Perhaps they all went to McDonalds - give it up, Spud.
I doubt that many really care anyway, and unless you have the CCTV to hand it could all be fiction, and you have no way to exclude the risk of fiction.
Sorry, I don't like to mention it, I just do mention it.
Jeremy has been trying to show that the author of Matthew could not have been the disciple Matthew, saying that his language betrays a poor knowledge of the Passover festival.
A closer look at Matthew 26 shows that Jesus connected his death with the Passover. In verse 2 he says: "you know that after two days is the Passover, and the Son of Man is betrayed to be crucified". Matthew adds a few verses later that the Jewish leaders were planning to arrest Jesus and kill him "not during the feast". From these statements we know that the author regarded Jesus' arrest and trial as happening before the Passover began. This is confirmed by the fact that in his narration at 26:17 he does not use the word 'feast' when giving the day on which the last supper took place. He only says "on the first day of the unleavened bread".

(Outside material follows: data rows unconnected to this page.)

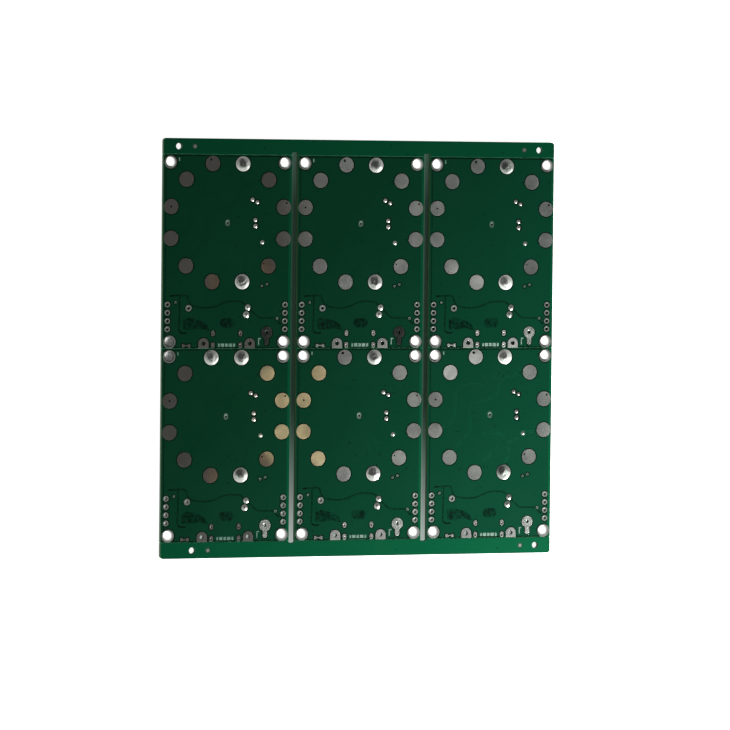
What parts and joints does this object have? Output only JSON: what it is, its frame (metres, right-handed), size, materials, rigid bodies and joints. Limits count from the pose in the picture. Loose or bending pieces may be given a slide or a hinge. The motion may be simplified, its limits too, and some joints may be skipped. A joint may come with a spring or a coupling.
{
  "type": "printed circuit board panel",
  "caption": "Flat bare circuit board panel: equal boards with round contact pads and plated holes, held by V grooves and slots between two rails.",
  "frame": {"origin": "middle of the panel on its back face", "axes": "+X to the right and +Y to the boards' upper edge, along their height; +Z out of the front face, which carries the contact pads"},
  "size_m": [0.1288, 0.13, 0.0019],
  "materials": {
    "laminate": "matte cut glass-epoxy laminate",
    "solder_mask": "semi-gloss green solder mask",
    "tin": "levelled tin, satin, brighter where it is domed",
    "copper": "etched foil under the mask",
    "ink": "matte white legend ink"
  },
  "bodies": {
    "root": {"laminate": "laminate", "rail_mask_front": "solder_mask", "rail_mask_back": "solder_mask", "fiducials": "tin", "board_1_copper_planes": "copper", "board_1_mask_front": "solder_mask", "board_1_mask_back": "solder_mask", "board_1_contact_pads": "tin", "board_1_mounting_sleeves": "tin", "board_1_header_sleeves": "tin", "board_1_vias": "tin", "board_1_edge_pads": "tin", "board_1_legend": "ink", "board_2_copper_planes": "copper", "board_2_mask_front": "solder_mask", "board_2_mask_back": "solder_mask", "board_2_contact_pads": "tin", "board_2_mounting_sleeves": "tin", "board_2_header_sleeves": "tin", "board_2_vias": "tin", "board_2_edge_pads": "tin", "board_2_legend": "ink", "board_3_copper_planes": "copper", "board_3_mask_front": "solder_mask", "board_3_mask_back": "solder_mask", "board_3_contact_pads": "tin", "board_3_mounting_sleeves": "tin", "board_3_header_sleeves": "tin", "board_3_vias": "tin", "board_3_edge_pads": "tin", "board_3_legend": "ink", "board_4_copper_planes": "copper", "board_4_mask_front": "solder_mask", "board_4_mask_back": "solder_mask", "board_4_contact_pads": "tin", "board_4_mounting_sleeves": "tin", "board_4_header_sleeves": "tin", "board_4_vias": "tin", "board_4_edge_pads": "tin", "board_4_legend": "ink", "board_5_copper_planes": "copper", "board_5_mask_front": "solder_mask", "board_5_mask_back": "solder_mask", "board_5_contact_pads": "tin", "board_5_mounting_sleeves": "tin", "board_5_header_sleeves": "tin", "board_5_vias": "tin", "board_5_edge_pads": "tin", "board_5_legend": "ink", "board_6_copper_planes": "copper", "board_6_mask_front": "solder_mask", "board_6_mask_back": "solder_mask", "board_6_contact_pads": "tin", "board_6_mounting_sleeves": "tin", "board_6_header_sleeves": "tin", "board_6_vias": "tin", "board_6_edge_pads": "tin", "board_6_legend": "ink"}
  },
  "joints": []
}
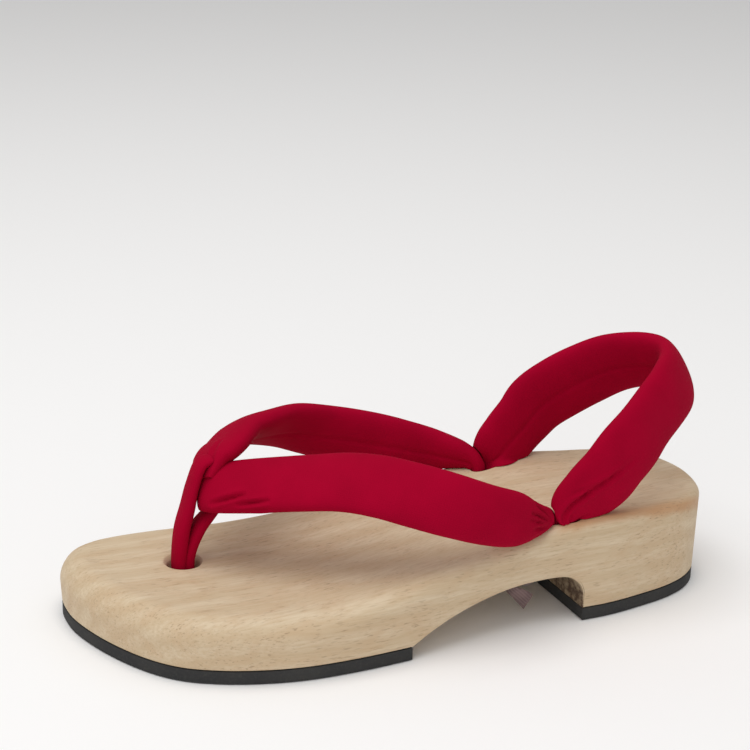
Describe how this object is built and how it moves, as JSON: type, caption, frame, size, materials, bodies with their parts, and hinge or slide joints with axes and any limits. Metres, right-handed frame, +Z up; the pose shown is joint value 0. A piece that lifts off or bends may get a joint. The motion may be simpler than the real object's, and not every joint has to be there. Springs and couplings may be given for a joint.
{
  "type": "geta sandal",
  "caption": "Wooden geta with rubber pads, an arch cut-out, a padded V strap with a toe loop and a padded heel strap",
  "frame": {"origin": "on the floor under the middle of the bounding box", "axes": "+Z up, +Y from the toes to the heel, +X toward the outer (little toe) side"},
  "size_m": [0.1004, 0.241, 0.0936],
  "materials": {
    "wood": "matte sanded",
    "pad_rubber": "matte",
    "strap_cloth": "soft matte",
    "tape_cloth": "matte"
  },
  "bodies": {
    "root": {"sole_wood": "wood", "pad_forefoot": "pad_rubber", "pad_heel": "pad_rubber", "strap_front": "strap_cloth", "strap_heel": "strap_cloth", "toe_loop": "strap_cloth", "knot_front": "tape_cloth", "knot_outer": "tape_cloth", "knot_inner": "tape_cloth"}
  },
  "joints": []
}
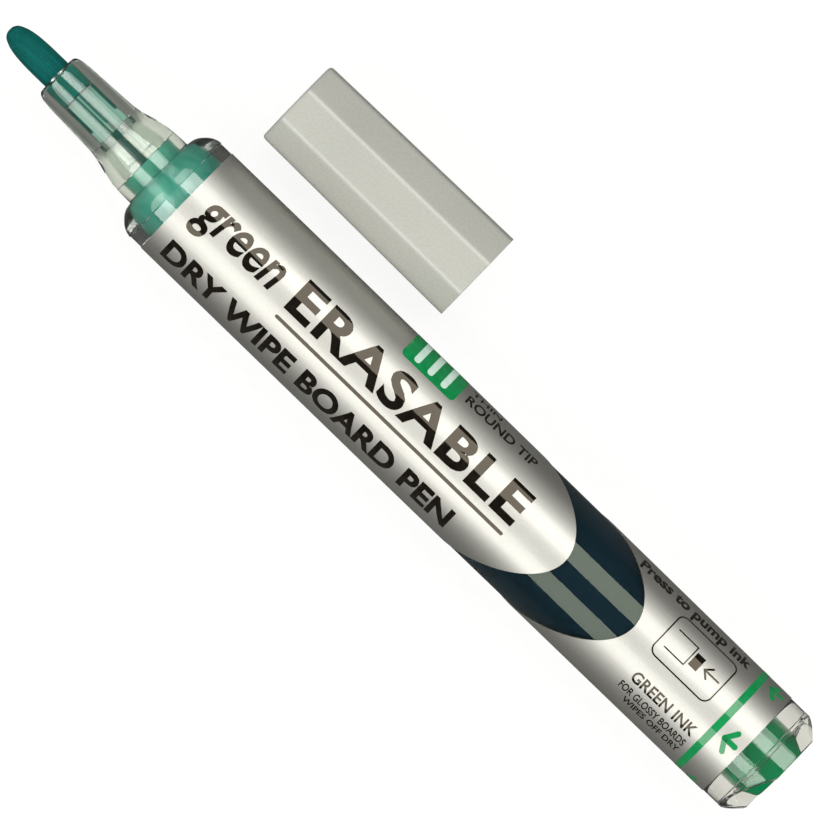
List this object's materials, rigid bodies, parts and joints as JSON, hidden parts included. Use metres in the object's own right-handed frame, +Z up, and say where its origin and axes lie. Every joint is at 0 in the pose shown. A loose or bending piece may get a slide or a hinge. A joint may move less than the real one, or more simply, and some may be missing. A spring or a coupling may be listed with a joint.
{
  "type": "whiteboard marker",
  "caption": "Round-barrelled pump-action whiteboard marker with a bullet nib, clear nose, silver label with an ink window, push button in the tail, and a loose eight-sided cap beside it.",
  "frame": {"origin": "on the barrel's axis, half-way along the straight grip", "axes": "+X along the marker from the nib to the tail, +Z up from the table, +Y towards the cap that lies beside the barrel"},
  "size_m": [0.1358, 0.0337, 0.0166],
  "materials": {
    "nib_fibre": "dense pressed acrylic fibre soaked in dark green ink",
    "clear_plastic": "clear moulded plastic, polished",
    "feeder_plastic": "clear moulded plastic, wetted green",
    "plug_plastic": "natural plastic stained green by ink",
    "wad_fibre": "ink-soaked polyester wadding",
    "valve_rubber": "smooth soft rubber",
    "white_plastic": "fine satin moulded plastic",
    "ink": "dark liquid ink",
    "silver_film": "satin metallised film under a clear gloss face",
    "spring_steel": "drawn spring wire",
    "button_plastic": "glossy green moulded plastic",
    "cap_plastic": "fine satin warm light grey plastic",
    "seal_plastic": "soft natural polyethylene"
  },
  "bodies": {
    "marker": {"nib": "nib_fibre", "front_housing": "clear_plastic", "capillary_feeder": "feeder_plastic", "metering_plug": "plug_plastic", "buffer_wad": "wad_fibre", "slit_valve": "valve_rubber", "valve_retainer": "white_plastic", "barrel_tube": "clear_plastic", "ink_fill": "ink", "label_film": "silver_film", "pump_housing": "white_plastic", "pump_o_ring": "valve_rubber", "check_valve": "valve_rubber", "pump_spring": "spring_steel", "tail_sleeve": "clear_plastic"},
    "plunger": {"pump_button": "button_plastic", "pump_piston": "white_plastic", "piston_cup": "valve_rubber"},
    "cap": {"cap_shell": "cap_plastic", "cap_inner_seal": "seal_plastic"}
  },
  "joints": [
    {"name": "pump_press", "type": "slide", "parent": "marker", "child": "plunger", "axis": [-1, 0, 0], "range_m": [0, 0.002], "stiffness_N_per_m": 600, "springref_m": -0.0035, "deforming": ["pump_spring"]},
    {"name": "cap_pull", "type": "slide", "parent": "marker", "child": "cap", "axis": [1, 0, 0], "range_m": [-0.066, 0]}
  ]
}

So although he states that the disciples prepared for the Passover, he doesn't say anything to indicate that they ate it at the official time.
One other question is, what is the relevance of Jesus saying in his message to the owner of the house, "my time is at hand"? If he was to die the day following the Passover, why would he need to add this? It doesn't add any force to the instruction; it does however reinforce the connection between the Passover and the time of his death.
So it is not unlikely that the author of Matthew was a first century Jew who understood how the festival was celebrated, and thus could have been the disciple Matthew.